Secondly is a gorilla reserve area which would be quite educational, had we not been at a theme park and all our attention taken up by the rides. Still, a good area for photos.
The final thing is the train, which on it’s own would probably be an alright train for getting about the place except for, between two stops, it goes into the animal enclosures. Yep, it goes into the main zoo area where the animals roam free, providing a great photo opportunity. Our train had to stop at one point because a rhino had decided to stand on the track right in front of the train.
There is still a fair bit to this park – I want to cover that when we return to it in a few days time. Short overall review – Busch Gardens Tampa is a great park.
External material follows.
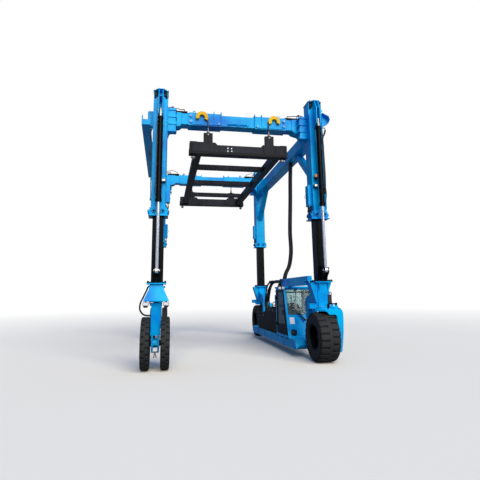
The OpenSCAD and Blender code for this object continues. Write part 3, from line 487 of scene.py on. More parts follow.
def circle(centre, radius, count, axis="x", start=0.0):
    """Points spaced evenly on a circle about an axis through centre."""
    a = start + turn(count)
    c, s, o = radius * np.cos(a), radius * np.sin(a), 0 * a
    around = {"x": (o, c, s), "y": (c, o, s), "z": (c, s, o)}[axis]
    return np.stack(around, -1) + np.asarray(centre)


def dome(centre, radius, height, axis=(1, 0, 0), sides=28):
    """A flat-topped cap: a profile of radius and rise turned about its axis."""
    axis = np.asarray(axis, float)
    side = np.cross(axis, (0, 0.6, 0.8) if abs(axis[2]) < 0.9 else (1.0, 0.0, 0.0))
    side /= np.linalg.norm(side)
    other = np.cross(axis, side)
    profile = np.array([(1.0, 0.0), (1.0, 0.45), (0.94, 0.62), (0.80, 0.8), (0.55, 0.93),
                        (0.02, 1.0)]) * [radius, height]
    a = turn(sides)
    around = np.cos(a)[:, None] * side + np.sin(a)[:, None] * other
    points = (profile[:, None, :1] * around[None] + profile[:, None, 1:] * axis).reshape(-1, 3)
    return points + np.asarray(centre), grid_faces(len(profile), sides, caps=True)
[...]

It’s not completely geared towards families or the various intellectual properties of Disney or Universal, which I think gives it a good amount of freedom. It also “features” animal conservation, like SeaWorld, but unlike SeaWorld isn’t completely about animal conservation. And being in Tampa, away from the main area of Orlando, makes it nice and quiet compared to the main parks. Yet somehow it still remains in the top 20 most visited theme parks in the US, which says a lot for how good it is that a lot of people come to it from Orlando, where there are many other parks (which a lot of people perceive to be better) there to take their custom.
We stay until closing, doing re-rides on Montu, Sheikra (both classics) and Cheetah Hunt (which we’re unsure whether we can warm to it, but decide it’s new and we haven’t done it as much as other rides so we may as well get our money’s worth). Cheetah Hunt queues do decline during the day, though they don’t disppear. The other rides we can practically walk onto. Sadly we don’t really do Kumba, but this is our fault – I did mention that we tend to neglect this ride and I don’t honestly know why.
We leave and make the trip back towards the villa, stopping off at Wendy’s on the way. With the parks out of the way, we do return to them all a second time (apart from Magic Kingdom) so I’ll cover them each in more overall detail on their respective days.